This is just when k equals 3.
So by definition a sub 3 of r you start from r and
you apply the function a sub 2 r times.
So let's remind ourselves what the function a sub 2 is.
We computed that exactly.
That's r times 2 to the r.
So to make out life simple, let's just think about the 2 to the r part.
So in the real function a sub 2,
you also multiply by r, but let's just think about the 2 to the r part.
So imagine you applied that function over and over and over again.
What would you get?
Well now you get a tower of 2's where
the height of the tower is the number of times that you apply that function.
But if you apply it once, you get 2 to the r, If you apply it twice you're going to
get two raised to the 2 to the r, 3 times 2 to 2 to the 2 of the r and so on.

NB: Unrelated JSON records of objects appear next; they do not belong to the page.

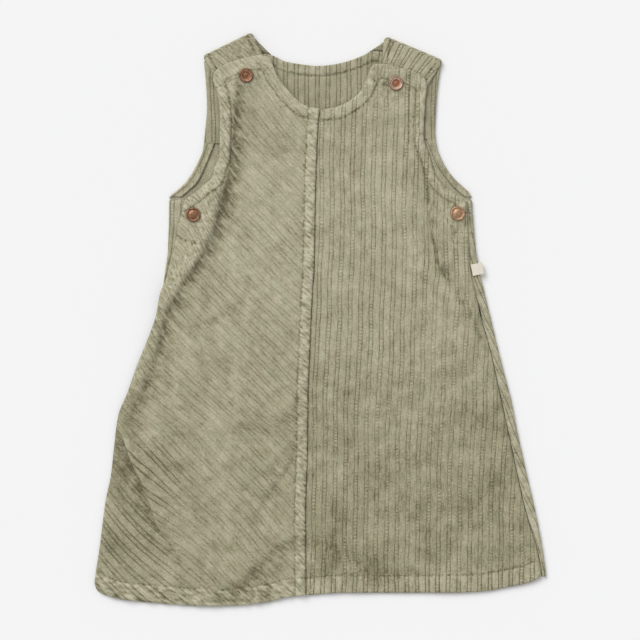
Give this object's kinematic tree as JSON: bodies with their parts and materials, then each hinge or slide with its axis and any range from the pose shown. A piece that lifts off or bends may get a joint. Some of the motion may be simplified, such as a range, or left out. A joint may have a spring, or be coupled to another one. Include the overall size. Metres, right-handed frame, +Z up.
{
  "type": "pinafore dress",
  "caption": "Child's sleeveless A-line pinafore dress in wide-wale corduroy, laid flat: centre front seam, folded shoulder straps with snaps, side snaps and faced neck and armholes.",
  "frame": {"origin": "on the surface that the dress lies on, under the middle of its whole outline", "axes": "+X to the viewer's right, +Y from the hem towards the neck, +Z up from the surface"},
  "size_m": [0.4066, 0.5162, 0.0113],
  "materials": {
    "corduroy": "sage green cotton corduroy with wide and narrow wales",
    "facing": "the same corduroy as a facing, seen inside the neck and armholes",
    "label_tape": "plain cream woven tape",
    "snap_copper": "antique copper plating, satin"
  },
  "bodies": {
    "root": {"back_panel": "corduroy", "front_left_panel": "corduroy", "front_right_panel": "corduroy", "strap_left": "corduroy", "strap_right": "corduroy", "neck_facing": "facing", "strap_facing_left": "facing", "strap_facing_right": "facing", "armhole_facing_left": "facing", "armhole_facing_right": "facing", "seam_label": "label_tape", "shoulder_stud_left": "snap_copper", "shoulder_snap_left": "snap_copper", "shoulder_stud_right": "snap_copper", "shoulder_snap_right": "snap_copper", "side_stud_left": "snap_copper", "side_snap_left": "snap_copper", "side_stud_right": "snap_copper", "side_snap_right": "snap_copper"}
  },
  "joints": []
}
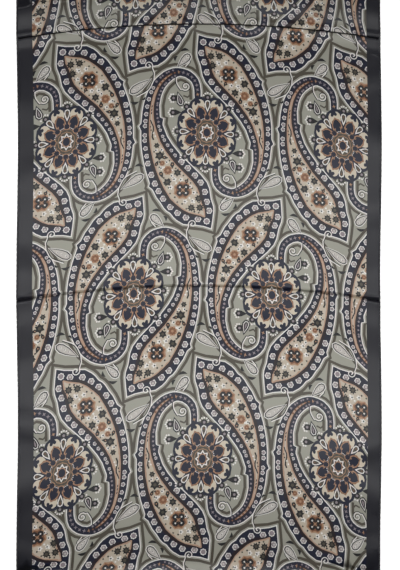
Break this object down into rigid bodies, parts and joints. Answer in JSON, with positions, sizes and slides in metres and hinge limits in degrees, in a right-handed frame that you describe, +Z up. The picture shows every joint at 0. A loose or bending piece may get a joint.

So all applications of a sub 2 gives you something that's even bigger than a tower
of r2's.
So, let's move on to a4, and
this is the point in which personally my brain begins to hurt.
But let's just push a little bit further so
that we appreciate the ridiculous growth of the Ackermann function.
And as with a3, let's punt for the moment on understanding the dependence for
a general r.
Let's just figure out what a sub 4 of 2 is.
So, k equals 4, r equals 2.
Well, so this by definition, you just take 2 and you apply a sub 3 twice.
We computed a sub three of 2 in the previous quiz.
We discovered that was 2,048.
So that's the result of the first application of a3.
And now we find ourselves applying a3 to 2048, so in effect r now is 2048.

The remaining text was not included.